The line between gamer culture and traditional storytelling is being blurred, one quest notification at a time, as readers get addicted to novels that combine sci-fi and fantasy narratives with features from video games.

These “gamified novels”, which are based on video games, are “going mainstream” and selling in their millions, said The Economist.

Cosmic octopus 

Standing for “literary role-playing game”, LitRPG is a genre of fiction that combines a traditional story with mechanics from role-playing games and video games. Although a Russian publisher insists that it coined the term in 2013, versions of the genre had been popular in Asia since the turn of the century.

The books “borrow the tropes of video and tabletop games”, and the characters “face challenges and grow stronger” as they “go on quests to obtain rewards”.
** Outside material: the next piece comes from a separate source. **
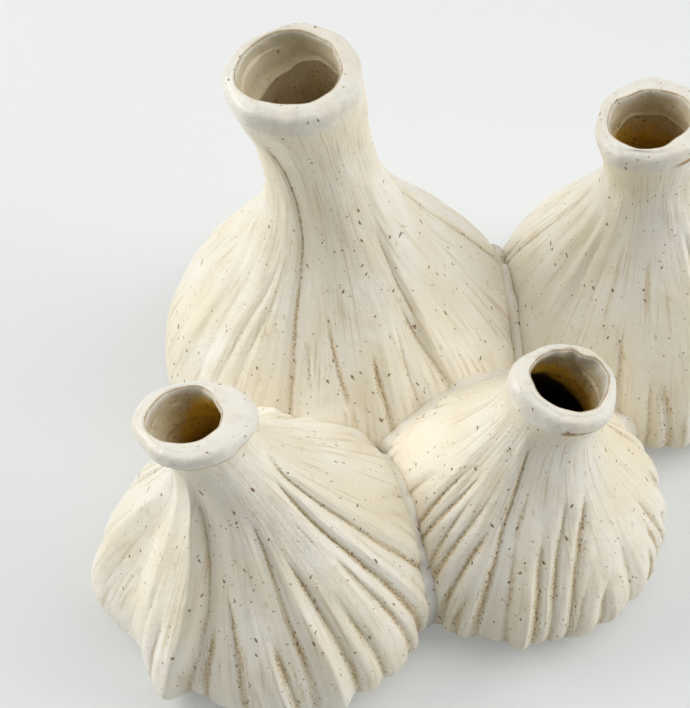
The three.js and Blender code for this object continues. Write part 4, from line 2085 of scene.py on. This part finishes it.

For instance, in the novels of Matt Dinniman, whose books have sold over six million copies, the hero “gets tougher as he punches goblins” and “defeats a monster” that is a mix of a “cosmic octopus” and “your average, suburban, anti-vax, let-me-talk-to-your-manager mom”.

The reader is regularly “updated on his character stats, health bar, XP [experience points] and special skills”. “Video-game vernacular” offers a “useful shorthand” – “minor figures” in the story are called “NPCs: non-playable characters”.

“Unlike choose-your-own-adventure tales”, readers don’t “make narrative choices”, but they “often interact with their favourite authors and leave comments on chapters, which then shape the stories”. This means the authors are “thinking strategically on and off the page” and many “self-publish their work online, chapter by chapter”. Some writers are particularly “prolific, posting new material daily”.

Foot-shaped sex toys

The adulation of readers is quite something. Dinniman “knew things were getting out of hand” when “rabid” fans “started asking him to sign their feet”, said The New York Times last year. When he put out a statement drawing the line at signing feet, his “undeterred” fans brought “foot-shaped silicone sex toys”, “heart-patterned boxers, pink Crocs, ‘Gilmore Girls’ DVDs, stuffed cats and severed doll heads” – all objects that feature in his novels.

The money is impressive, too. His series is in development for television and is being adapted into graphic novels, a multi-cast audio drama and a tabletop game. Dinniman has a merchandise range that includes sweatshirts, baseball caps, phone cases, wall tapestries, action figures and plush toys.

“Quantity has been trouncing quality,” said The Economist, so the genre is “not going to win any prestigious awards”, but readers “looking for escapist thrills are often forgiving”. Although the core readers are “gamers in their 30s”, its “biggest audience” is audiophiles, ranging from “truckers to stay-at-home mothers”, because the novels “often have only one perspective, and are usually narrated in the first person”, making them “easy to follow”.

Many of the readers “grew up gaming or playing tabletop games like Dungeons & Dragons”, said USA Today. Brandon Dwane, a 28-year-old from Massachusetts, “never considered himself a reader”, but “that changed” when he began reading LitRPG. Now, he’s a “junkie” for the “dopamine” hits the novels give him.